A plan-driven approach may be fine for very short-term projects when things are predictable. But things almost always change over time, and projects rarely go according to plan. Even something as simple and risk free as running an errand can be difficult to plan in a predictable fashion. With bigger projects we feel more of a need to plan things out because we feel that there is more at risk, and thus we should apply more control.
Some teams may choose to manage technical risk by scheduling more technologically risky work first, rather than more important features. This will mitigate technical risk, but will make it more likely that your project will suffer when there are changes to the business environment.
For example, you may decide to do a detailed database implementation to validate that your database design will support all of the features scheduled for the project. However, you may later discover that this work puts you behind schedule when you need to release, and as a result, you’ll be missing essential business features.
Following a master plan is comforting, but it doesn’t always work in the face of the various forces that a project deals with. There are technical challenges, team challenges, and changes in the business environment that make following a long-term master plan a risky approach, especially when you don’t periodically re-evaluate your plan. Some of the things that can cause a plan to go awry include frameworks that don’t work as you expect, staffing changes, a competitor introducing a new product, or a change in business rules.
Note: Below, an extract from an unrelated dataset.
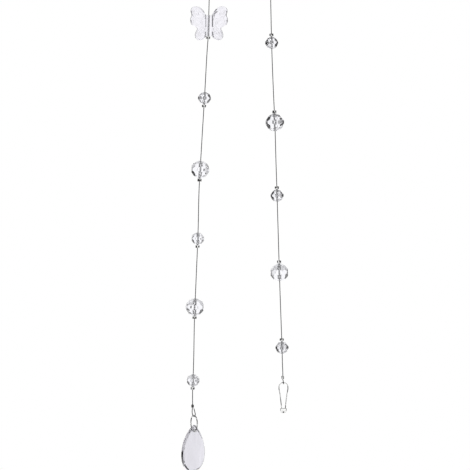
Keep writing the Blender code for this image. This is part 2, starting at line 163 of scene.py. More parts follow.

Adherence to a plan can also present business risks. For example, you may be planning to introduce a new feature as part of your big semi-annual release when a competitor introduces a similar feature before you are finished. Unfortunately, you discover that the most important feature was planned to be completed last, so you can’t deliver it in a timely manner.
Confidence in in a plan-driven approach leads you to build plans that are fragile, or at the very least, do not force you to develop robust, incremental plans. Quite often when the plan no longer seems to meet business needs, the only option you may have is to cancel a project, since the plan may be difficult to change.
Another risk with plan-driven approaches is that having a good plan that covers all the details as completely as you’d like takes a lot of time. This means implementation starts later, and if something causes you to change the plan once implementation starts you have wasted a lot of time.
When things go wrong when you are using a plan-driven approach you may hit a deadline with either a non-functional system or a system that works but doesn’t implement the most important features. Or you may discover that features that took lots of time to implement weren’t as important to end-users as the product manager expected. This a problem that I’ve seen frustrate many people.
I’ve seen many projects in which people worked late to implement a feature than ended up not being used. In some cases the team members works hard to finish as much as they could before a deadline only to deliver a system that wasn’t successful because of a small feature that didn’t get finished by the deadline.
Another common situation is that the team that delivers a somewhat complete system that was not tested thoroughly, so that it ends up being unusable. In the latter situation, a less complete, but better working system might have resulted in more business value. By focusing on managing risk and measuring the success of the project solely based on the goals of the original plan, you can lose opportunities to deliver useful systems that solve problems. With this in mind, people sometimes look to agile as a solution.
Agile Risk Management
The agile approach to risk management is based on frequent feedback and iteration. The development team and the product owners are communicating frequently in a controlled manner in order to help keep the project moving in a direction that delivers the highest value features first. Rather than defining all the steps in the plan, you spend time and energy defining the high-level goals and constraints of the project, and track progress against these goals and constraints.
You may still have a master plan that outlines the boundaries of what you’re doing. The difference is that you revisit the plan periodically to monitor progress against that plan. You spend more time and energy planning the high-priority work that you’re doing sooner.
Based on your progress and other business constraints you can then adjust your plan. In the example of running an errand, you might have time constraints and a few things that you really need to get at the store. If your child takes longer than you expected to get out of the house, you might then adjust your plan to only make the most important stops.
On an agile project you might revisit the plan every two weeks (or more frequently). To fully benefit from revising the plan periodically you also need to insist that you have a usable software system at the end of each iteration. The combination of frequently iterating on the plan and having continually working software means that you can deliver something sooner, even if your plan changes dramatically. Even when something goes wrong in an agile project, you have some faith that you can deliver a system that has implemented the highest priority features.
A challenge in adopting agile is to get everyone involved to agree that agile planning is a reasonable approach. Once you have done this, you need to change your project management and technical practices to make the approach work. This means establishing practices to allow for the iterative planning that is part of an agile project. An agile plan only works if the code is also nimble enough to adapt, so you need to establish the technical practices that make it possible to deploy a system frequently, and evolve code to meet changing requirements easily.
Team members can’t be agile unless they acknowledge that there will always be uncertainties and that they cannot plan for everything. Rather than taking comfort in a plan, they take comfort in the knowledge that they can adapt to change and still be successful.